Clairefontaine, laboratoire du futur
La maison des Bleus va ouvrir à la rentrée un centre de recherche dédié à l’innovation dans le football, avec un axe fort sur les data. « L’Équipe » dévoile les contours de ce projet inédit qui associera spécialistes du football, chercheurs et sociétés te
Pour l’instant, l’endroit ne ressemble qu’à une maisonnette pavillonnaire jonchée de gravats. À quelques mètres seulement du portail d’entrée de Clairefontaine, en bordure d’une route où il n’est pas rare de croiser écureuils et petites biches, des ouvriers s’époumonent afin de redécorer le lieu à la sauce start-up. Car début septembre, la maison du football français s’apprête à accueillir un tout nouveau centre de recherche dédié à l’innovation dans le football.
Pourquoi ce projet ?
« On veut voir ce qui se joue à dix ans »

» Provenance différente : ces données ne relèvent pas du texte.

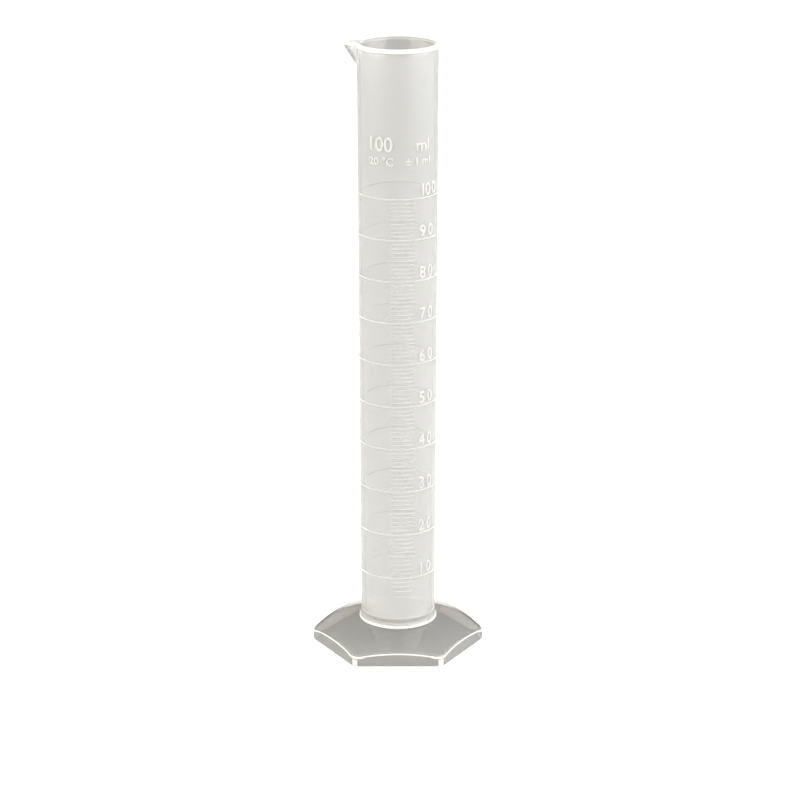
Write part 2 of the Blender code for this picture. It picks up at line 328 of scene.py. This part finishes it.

L’idée a été impulsée par la Direction technique nationale (DTN), laquelle a mis en place une équipe référente autour de Franck Thivilier, l’adjoint du DTN Hubert Fournier. Avec Chloé Leprince, psychologue du sport, Christopher Carling, passé par le LOSC et qui a publié une centaine d’articles scientifiques, et Thomas Pavillon, responsable du développement de la préparation physique, l’escouade (1), entourée de plusieurs étudiants masters et doctorants, souhaite mener un projet innovant. «On n’a pas envie de faire de l’existant, assure Thivilier, on veut voir ce qui se joue à dix ans.» Souvent taxée d’être à la remorque sur les sujets universitaires, la FFF s’érige cette fois en pionnière, avec pour sources d’inspiration certains clubs ou entreprises. On pense bien sûr au Toulouse F C, qui possède des données sur plus de 40000 joueurs, selon son président Damien Comolli, ou au groupe Red Bull, considéré par beaucoup comme un modèle.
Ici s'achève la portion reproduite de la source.